• Your goal: Begin with the line that contains "roof_deck();", end with the line that contains "bpy.data.objects.remove(obj)", and extract exactly that stretch of lines.

═════ Provided records

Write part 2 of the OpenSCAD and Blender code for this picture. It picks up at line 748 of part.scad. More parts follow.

══════════
═════ Provided records

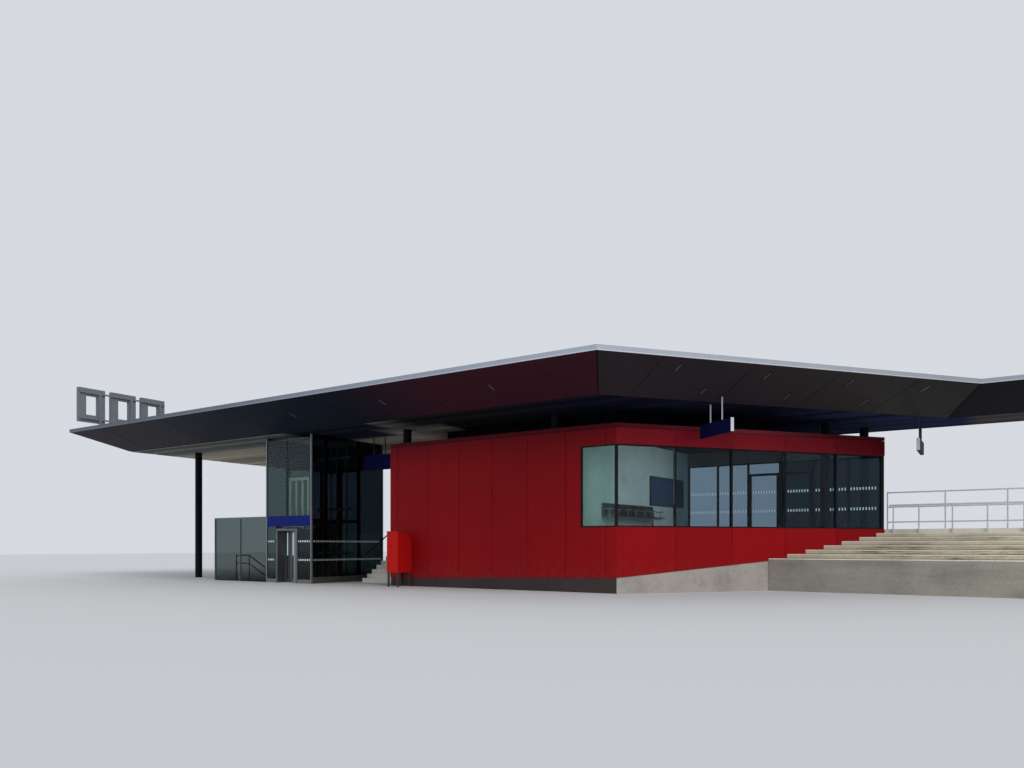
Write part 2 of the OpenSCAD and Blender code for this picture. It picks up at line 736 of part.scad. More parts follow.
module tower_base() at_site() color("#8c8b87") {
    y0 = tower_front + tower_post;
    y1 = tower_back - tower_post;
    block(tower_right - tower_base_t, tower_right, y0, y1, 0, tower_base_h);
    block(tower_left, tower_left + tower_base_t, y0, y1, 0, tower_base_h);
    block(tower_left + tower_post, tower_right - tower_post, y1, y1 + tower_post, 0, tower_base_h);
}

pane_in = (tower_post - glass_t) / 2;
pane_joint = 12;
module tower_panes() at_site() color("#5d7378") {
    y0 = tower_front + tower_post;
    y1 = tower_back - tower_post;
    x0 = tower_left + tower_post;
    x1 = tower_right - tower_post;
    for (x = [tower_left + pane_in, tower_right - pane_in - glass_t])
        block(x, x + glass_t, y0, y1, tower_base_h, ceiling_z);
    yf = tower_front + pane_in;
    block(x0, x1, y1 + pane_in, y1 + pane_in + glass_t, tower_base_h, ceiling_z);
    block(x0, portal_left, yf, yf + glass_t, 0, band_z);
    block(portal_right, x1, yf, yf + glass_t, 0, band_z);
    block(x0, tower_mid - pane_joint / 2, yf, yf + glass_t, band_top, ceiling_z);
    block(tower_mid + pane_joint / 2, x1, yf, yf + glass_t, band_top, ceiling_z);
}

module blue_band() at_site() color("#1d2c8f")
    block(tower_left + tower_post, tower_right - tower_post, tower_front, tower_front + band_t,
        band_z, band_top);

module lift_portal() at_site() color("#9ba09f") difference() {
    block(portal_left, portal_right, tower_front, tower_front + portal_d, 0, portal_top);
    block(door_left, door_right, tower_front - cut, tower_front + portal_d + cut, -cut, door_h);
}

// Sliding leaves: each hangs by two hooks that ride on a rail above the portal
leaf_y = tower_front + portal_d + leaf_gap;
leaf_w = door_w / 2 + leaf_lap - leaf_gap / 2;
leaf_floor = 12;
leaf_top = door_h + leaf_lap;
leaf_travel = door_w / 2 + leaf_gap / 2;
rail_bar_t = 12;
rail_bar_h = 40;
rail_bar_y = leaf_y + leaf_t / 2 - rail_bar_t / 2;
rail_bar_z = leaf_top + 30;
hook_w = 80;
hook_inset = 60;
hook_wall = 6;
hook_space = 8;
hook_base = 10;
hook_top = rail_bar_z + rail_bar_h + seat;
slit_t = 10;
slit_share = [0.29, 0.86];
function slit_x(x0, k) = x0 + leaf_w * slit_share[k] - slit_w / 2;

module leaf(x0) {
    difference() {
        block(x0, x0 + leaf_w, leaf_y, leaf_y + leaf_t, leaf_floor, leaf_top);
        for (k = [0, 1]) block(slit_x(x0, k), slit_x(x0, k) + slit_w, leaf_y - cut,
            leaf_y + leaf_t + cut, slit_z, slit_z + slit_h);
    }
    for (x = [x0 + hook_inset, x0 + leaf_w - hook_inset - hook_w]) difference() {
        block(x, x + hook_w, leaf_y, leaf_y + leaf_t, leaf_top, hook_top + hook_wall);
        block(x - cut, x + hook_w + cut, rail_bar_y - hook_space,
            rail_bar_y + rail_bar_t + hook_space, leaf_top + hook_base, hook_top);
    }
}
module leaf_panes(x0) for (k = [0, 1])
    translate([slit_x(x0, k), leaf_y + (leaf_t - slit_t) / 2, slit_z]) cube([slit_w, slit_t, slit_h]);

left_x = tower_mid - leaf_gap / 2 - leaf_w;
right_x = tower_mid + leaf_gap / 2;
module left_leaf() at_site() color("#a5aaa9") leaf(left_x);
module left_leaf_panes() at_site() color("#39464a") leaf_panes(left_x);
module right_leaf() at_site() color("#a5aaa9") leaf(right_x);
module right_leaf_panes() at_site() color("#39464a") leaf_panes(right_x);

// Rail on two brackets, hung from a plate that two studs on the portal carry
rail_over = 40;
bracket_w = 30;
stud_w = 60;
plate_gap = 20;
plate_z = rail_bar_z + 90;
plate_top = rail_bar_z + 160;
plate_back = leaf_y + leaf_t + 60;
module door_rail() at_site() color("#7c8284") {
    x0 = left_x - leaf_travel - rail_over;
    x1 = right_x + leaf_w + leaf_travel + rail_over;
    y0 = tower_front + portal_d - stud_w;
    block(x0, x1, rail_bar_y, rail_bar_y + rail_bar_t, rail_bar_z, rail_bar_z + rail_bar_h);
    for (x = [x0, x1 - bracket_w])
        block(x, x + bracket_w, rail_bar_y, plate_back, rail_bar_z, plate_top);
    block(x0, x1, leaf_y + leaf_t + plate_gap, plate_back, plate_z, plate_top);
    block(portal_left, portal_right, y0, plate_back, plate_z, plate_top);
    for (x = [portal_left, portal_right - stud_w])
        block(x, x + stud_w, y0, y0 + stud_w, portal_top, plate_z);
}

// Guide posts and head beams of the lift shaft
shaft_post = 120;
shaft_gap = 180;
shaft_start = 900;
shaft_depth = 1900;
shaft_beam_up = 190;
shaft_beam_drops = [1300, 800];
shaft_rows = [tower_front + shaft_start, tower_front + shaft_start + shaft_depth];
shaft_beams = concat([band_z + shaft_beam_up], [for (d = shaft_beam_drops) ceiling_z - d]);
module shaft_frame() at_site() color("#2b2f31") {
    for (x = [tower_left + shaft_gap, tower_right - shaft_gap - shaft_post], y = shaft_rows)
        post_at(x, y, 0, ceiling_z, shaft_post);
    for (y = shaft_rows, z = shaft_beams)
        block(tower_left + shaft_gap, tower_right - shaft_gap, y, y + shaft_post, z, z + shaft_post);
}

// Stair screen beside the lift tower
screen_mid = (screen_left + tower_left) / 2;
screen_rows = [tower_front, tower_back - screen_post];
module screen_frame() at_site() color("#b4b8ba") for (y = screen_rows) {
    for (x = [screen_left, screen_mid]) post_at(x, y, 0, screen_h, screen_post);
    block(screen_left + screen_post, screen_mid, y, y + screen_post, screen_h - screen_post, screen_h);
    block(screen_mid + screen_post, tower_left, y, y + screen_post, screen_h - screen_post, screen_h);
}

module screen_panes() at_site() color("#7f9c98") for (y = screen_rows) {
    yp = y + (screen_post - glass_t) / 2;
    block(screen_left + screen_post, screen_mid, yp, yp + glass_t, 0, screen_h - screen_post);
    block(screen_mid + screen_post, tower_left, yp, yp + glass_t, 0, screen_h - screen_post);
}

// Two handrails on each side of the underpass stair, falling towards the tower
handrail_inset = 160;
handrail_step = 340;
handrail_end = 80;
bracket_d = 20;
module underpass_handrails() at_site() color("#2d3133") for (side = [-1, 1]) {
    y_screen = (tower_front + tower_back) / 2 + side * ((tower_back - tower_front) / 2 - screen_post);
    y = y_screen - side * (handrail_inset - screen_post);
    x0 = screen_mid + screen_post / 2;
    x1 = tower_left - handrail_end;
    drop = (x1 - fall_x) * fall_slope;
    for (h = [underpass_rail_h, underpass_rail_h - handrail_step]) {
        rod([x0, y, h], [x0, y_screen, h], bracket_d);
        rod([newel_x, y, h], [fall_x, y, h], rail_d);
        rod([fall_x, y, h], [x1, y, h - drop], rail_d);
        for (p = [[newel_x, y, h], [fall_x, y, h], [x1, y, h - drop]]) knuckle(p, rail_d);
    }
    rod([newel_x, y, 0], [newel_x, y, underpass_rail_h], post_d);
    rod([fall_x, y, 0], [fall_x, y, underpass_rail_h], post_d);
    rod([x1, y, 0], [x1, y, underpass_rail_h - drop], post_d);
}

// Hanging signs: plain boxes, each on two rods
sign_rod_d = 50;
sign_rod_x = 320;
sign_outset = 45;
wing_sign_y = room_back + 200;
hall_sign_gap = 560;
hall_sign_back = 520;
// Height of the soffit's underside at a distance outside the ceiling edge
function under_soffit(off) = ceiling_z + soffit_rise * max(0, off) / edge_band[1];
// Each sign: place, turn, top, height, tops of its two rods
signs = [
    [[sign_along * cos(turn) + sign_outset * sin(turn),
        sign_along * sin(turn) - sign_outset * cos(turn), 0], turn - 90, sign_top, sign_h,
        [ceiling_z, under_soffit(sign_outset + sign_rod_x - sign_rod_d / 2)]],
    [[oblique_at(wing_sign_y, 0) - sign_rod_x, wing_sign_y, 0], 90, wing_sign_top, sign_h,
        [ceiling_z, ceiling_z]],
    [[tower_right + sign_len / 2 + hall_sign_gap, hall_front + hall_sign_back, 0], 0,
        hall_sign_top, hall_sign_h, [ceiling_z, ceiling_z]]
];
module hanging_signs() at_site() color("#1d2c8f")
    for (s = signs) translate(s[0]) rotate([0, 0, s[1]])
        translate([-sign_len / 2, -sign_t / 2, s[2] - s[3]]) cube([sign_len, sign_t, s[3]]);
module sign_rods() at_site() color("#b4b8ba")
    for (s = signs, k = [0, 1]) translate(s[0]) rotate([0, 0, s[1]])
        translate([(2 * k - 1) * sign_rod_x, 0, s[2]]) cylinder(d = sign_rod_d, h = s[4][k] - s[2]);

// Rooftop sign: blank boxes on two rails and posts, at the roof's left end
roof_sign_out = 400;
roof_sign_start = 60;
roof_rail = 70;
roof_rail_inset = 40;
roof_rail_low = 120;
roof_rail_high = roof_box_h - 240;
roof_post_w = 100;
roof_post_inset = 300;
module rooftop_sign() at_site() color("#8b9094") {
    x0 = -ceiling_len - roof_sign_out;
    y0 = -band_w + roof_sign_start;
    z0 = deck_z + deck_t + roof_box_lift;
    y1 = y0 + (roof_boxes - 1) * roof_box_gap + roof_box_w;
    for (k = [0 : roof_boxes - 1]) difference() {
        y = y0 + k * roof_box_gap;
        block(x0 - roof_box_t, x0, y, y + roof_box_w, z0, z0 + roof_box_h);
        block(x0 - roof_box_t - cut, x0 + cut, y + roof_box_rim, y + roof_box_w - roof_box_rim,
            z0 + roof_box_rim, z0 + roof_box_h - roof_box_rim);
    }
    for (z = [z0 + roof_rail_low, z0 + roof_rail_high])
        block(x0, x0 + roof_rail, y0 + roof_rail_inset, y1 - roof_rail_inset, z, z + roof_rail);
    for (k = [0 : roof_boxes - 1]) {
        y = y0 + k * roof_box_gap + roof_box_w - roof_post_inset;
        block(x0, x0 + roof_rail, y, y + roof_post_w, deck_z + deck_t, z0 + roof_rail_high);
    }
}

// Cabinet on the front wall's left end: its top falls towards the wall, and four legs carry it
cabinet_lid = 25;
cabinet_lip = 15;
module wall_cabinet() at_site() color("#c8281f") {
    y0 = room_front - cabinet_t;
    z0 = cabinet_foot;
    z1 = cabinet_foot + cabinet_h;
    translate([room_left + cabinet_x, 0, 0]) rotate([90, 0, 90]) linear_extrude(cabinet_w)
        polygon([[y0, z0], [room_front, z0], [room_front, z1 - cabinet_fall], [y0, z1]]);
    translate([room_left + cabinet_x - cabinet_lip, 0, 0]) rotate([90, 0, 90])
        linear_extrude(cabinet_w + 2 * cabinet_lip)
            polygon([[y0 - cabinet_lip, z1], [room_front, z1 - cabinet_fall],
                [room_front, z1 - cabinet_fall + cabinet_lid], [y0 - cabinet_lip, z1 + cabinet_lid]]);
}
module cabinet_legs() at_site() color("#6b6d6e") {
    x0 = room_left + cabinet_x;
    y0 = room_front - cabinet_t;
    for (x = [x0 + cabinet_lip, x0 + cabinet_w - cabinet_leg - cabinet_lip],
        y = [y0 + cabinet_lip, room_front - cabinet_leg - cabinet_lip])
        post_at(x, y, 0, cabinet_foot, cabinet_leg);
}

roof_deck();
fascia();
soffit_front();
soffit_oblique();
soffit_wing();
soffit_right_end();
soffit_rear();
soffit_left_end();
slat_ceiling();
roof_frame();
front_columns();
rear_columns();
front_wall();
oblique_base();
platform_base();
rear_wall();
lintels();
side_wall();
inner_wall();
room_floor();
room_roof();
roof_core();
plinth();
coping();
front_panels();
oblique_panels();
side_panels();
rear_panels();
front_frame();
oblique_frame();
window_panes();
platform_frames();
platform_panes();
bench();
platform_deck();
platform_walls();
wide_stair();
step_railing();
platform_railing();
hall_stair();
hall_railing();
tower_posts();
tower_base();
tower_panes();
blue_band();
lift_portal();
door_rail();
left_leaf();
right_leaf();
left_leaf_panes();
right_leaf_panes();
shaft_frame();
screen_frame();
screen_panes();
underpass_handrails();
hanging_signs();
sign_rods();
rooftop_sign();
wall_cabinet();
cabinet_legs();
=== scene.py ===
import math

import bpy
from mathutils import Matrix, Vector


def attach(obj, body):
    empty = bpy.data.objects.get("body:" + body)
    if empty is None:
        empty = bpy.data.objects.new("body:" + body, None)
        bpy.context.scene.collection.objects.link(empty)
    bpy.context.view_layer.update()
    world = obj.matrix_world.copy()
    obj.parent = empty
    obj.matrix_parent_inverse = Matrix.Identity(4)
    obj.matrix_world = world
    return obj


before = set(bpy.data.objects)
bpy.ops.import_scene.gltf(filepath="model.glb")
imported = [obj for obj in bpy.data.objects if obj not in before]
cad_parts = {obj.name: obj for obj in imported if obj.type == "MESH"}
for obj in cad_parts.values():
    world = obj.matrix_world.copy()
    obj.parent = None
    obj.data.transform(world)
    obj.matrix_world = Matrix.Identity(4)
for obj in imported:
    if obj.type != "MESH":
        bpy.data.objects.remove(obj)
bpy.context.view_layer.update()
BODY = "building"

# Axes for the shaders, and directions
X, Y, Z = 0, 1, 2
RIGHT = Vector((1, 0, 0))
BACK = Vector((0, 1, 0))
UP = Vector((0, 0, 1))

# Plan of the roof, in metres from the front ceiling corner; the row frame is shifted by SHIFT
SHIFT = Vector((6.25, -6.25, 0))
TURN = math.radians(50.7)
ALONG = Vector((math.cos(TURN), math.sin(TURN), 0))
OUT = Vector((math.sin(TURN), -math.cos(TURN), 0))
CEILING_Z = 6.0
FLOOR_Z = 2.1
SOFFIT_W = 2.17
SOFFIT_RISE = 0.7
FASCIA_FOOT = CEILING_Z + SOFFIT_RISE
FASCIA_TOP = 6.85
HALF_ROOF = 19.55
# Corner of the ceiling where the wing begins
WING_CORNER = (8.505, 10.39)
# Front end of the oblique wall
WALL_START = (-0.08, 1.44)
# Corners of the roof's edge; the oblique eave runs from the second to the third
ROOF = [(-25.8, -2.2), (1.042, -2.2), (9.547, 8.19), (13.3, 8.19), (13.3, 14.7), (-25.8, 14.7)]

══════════

• Solution to this task:
roof_deck();
fascia();
soffit_front();
soffit_oblique();
soffit_wing();
soffit_right_end();
soffit_rear();
soffit_left_end();
slat_ceiling();
roof_frame();
front_columns();
rear_columns();
front_wall();
oblique_base();
platform_base();
rear_wall();
lintels();
side_wall();
inner_wall();
room_floor();
room_roof();
roof_core();
plinth();
coping();
front_panels();
oblique_panels();
side_panels();
rear_panels();
front_frame();
oblique_frame();
window_panes();
platform_frames();
platform_panes();
bench();
platform_deck();
platform_walls();
wide_stair();
step_railing();
platform_railing();
hall_stair();
hall_railing();
tower_posts();
tower_base();
tower_panes();
blue_band();
lift_portal();
door_rail();
left_leaf();
right_leaf();
left_leaf_panes();
right_leaf_panes();
shaft_frame();
screen_frame();
screen_panes();
underpass_handrails();
hanging_signs();
sign_rods();
rooftop_sign();
wall_cabinet();
cabinet_legs();
=== scene.py ===
import math

import bpy
from mathutils import Matrix, Vector


def attach(obj, body):
    empty = bpy.data.objects.get("body:" + body)
    if empty is None:
        empty = bpy.data.objects.new("body:" + body, None)
        bpy.context.scene.collection.objects.link(empty)
    bpy.context.view_layer.update()
    world = obj.matrix_world.copy()
    obj.parent = empty
    obj.matrix_parent_inverse = Matrix.Identity(4)
    obj.matrix_world = world
    return obj


before = set(bpy.data.objects)
bpy.ops.import_scene.gltf(filepath="model.glb")
imported = [obj for obj in bpy.data.objects if obj not in before]
cad_parts = {obj.name: obj for obj in imported if obj.type == "MESH"}
for obj in cad_parts.values():
    world = obj.matrix_world.copy()
    obj.parent = None
    obj.data.transform(world)
    obj.matrix_world = Matrix.Identity(4)
for obj in imported:
    if obj.type != "MESH":
        bpy.data.objects.remove(obj)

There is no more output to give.